I recently read The Familiars (review coming soon) and was struck by how oppressed women were. One line that I can remember is ‘I wouldn’t wish a girl’s life on anybody’ (if that’s not the exact quote I’m sorry, I’m writing this on the train and don’t have it on hand!). It made me realise that yes, we’ve made an incredible amount of progress and we’re lucky to be living now instead of back then where we would all most likely be either married, worked to the bone or dead, as blunt as that sounds. However, there can be times where we are still looked down upon, made subject to disgusting comments and not treated with respect. Many books are being published now, (not forgetting the ones that have been around for centuries, of course!), that are trying and bring out a woman’s voice to emphasise these issues, and I think it’s one of the main reasons why we are currently as aware as we are.

Reading can initiate a change in thought, a call to action and anything in between. Reading makes us feel empowered, and gives us the confidence to, excuse the cliche, be the change we want to see in the world. And I can’t think of anything that’s as amazing as that.

Are fairy tales sexist?

This is a debate that keeps popping in and out of social media, the news, classrooms, pretty much anywhere you turn. I was reminded of it when reading Little Women, in which the girls tell stories that reminded me of fairy tales.

In an era of #metoo, people have been finding issues with fairy tales, claiming that they are offensive towards both men and women as they encourage gender stereotypes. It was recently brought to light once again by Keira Knightley, who refuses to let her daughter watch Disney’s Cinderella or The Little Mermaid. While her comments focused solely on Disney, many people have been considering fairy tales in general as well, with one mother wanting to ban the story of Sleeping Beauty in schools.

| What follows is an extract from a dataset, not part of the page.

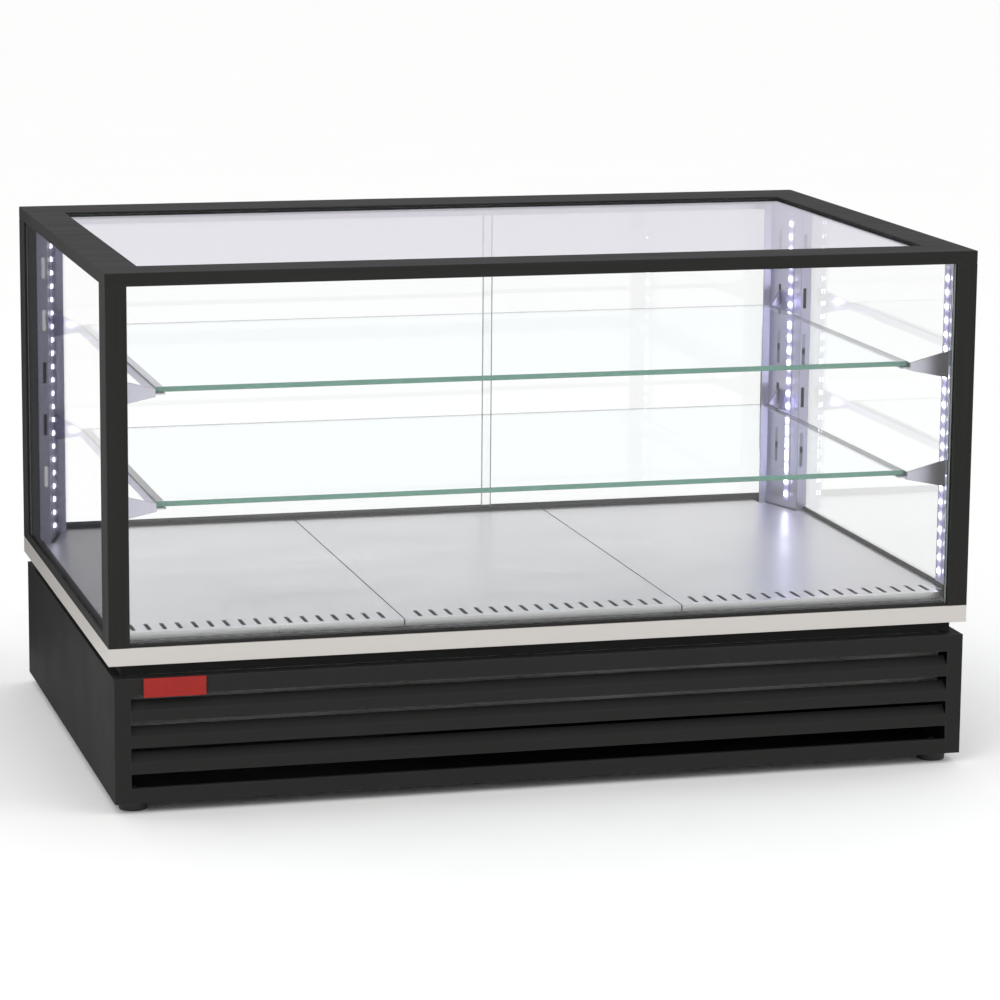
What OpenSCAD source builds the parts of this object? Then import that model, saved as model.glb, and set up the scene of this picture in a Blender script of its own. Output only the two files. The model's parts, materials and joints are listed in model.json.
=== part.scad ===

In all fairness, you can see why people view fairy tales as problematic. In most, women are damsel in distress’ who wait for their princes to save them, and in both Snow White and Sleeping Beauty, they are both kissed while unconscious (in the original Sleeping Beauty, the prince rapes her, and she wakes up to give birth to twins!). Ariel gives up her voice for a man in The Little Mermaid, and in Cinderella, only by marrying the Prince can Cinderella escape. I mean, none of this screams female empowerment to me.

Also, they don’t exactly set good examples for men either. Fairy tales glorify the ‘perfect’ man who is strong, handsome and able to defeat any villain that he encounters. He is fearless and doesn’t appear to have tear ducts. And with suicide being the most common cause of death for men in the UK, being reminded of these emotionless expectations aren’t exactly ideal.

I personally love fairy tales, from the originals, retellings and of course Disney films. They are ancient stories that have lived through centuries. They’re great for quick reads, and I like to think of them as a reminder of the progress we have made when it comes to gender equality.

Fairy tales are pieces of history. Cinderella was first published in 1697, with many other stories published in the 1800s. They are old stories, and folktales passed through the ages. If we were to ban these, we would be erasing evidence of the ideas people used to have. They belong to a time where people were not encouraged to question what they read like we are now. People were less skeptical; they followed what was written. We can see glimpses of this in classic literature. To ban fairy tales would be like banning Little Women or Taming of the Shew, or any Austen novel. They are going to be seen in a different light; much loved at the time of their release, now the flaws in society during the time are exposed. However, that doesn’t mean we can’t appreciate them as what they are: iconic pieces of literature.

Furthermore, if we’re looking at ‘modern’ fairy tales, we can clearly see that they too reflect the social values at the time – of our time. Dark retellings are extremely popular, and often the author reverses the roles in the story, so the ‘princess’ saves herself. The remake of Beauty and the Beast portrays LeFou as a gay character (not focusing on it too much of course, so that the attention remained on the film itself) which deters from the heroic male stereotype and Frozen, which is based on The Snow Queen, focuses on the love of two sisters. Angela Carter’s collection of short stories, The Bloody Chamber, even though it was published in the 80s, takes the tropes in fairy tales and turns them around, such as the protagonist’s mother rescuing her from her husband’s (Bluebeard) castle instead of her brothers. And that was written decades ago! Writers for both fiction and film are listening to what our society is saying, and it shows. Children having access to both the originals and more modern takes of these tales will show them just how far we’ve come regarding gender ideals, and they will be encouraged to continue this progress.

Also, let’s give people, no matter what age, a bit of credit. The fact that people believe that children will grow up still thinking that they should spend their lives waiting for their Prince Charming to find them. I can remember Holly Willoughby saying that banning fairy tales is insulting to women as it suggests that we can differentiate between fact and fiction, and I agree. It creates the impression that we’re as stupid as they make out in the stories. We’re going to go out and work, see our friends, build our own lives, and Prince Charming can arrive whenever he wants to. But we’re not necessarily going to drop everything for him and succumb to a life of domesticity.

Times change, ideas change, and so does society. But stories stand the test of time. If we were to ban a piece of literature just because it doesn’t agree with our views, then we would eventually ban every book out there. And who would want to live in a world with no books? I certainly wouldn’t. History has never been completely moral, but I’d rather accept that any misogynistic line that’s crept its way on to a page is nothing more than a sign of its time, instead of erasing a beautiful story from the world.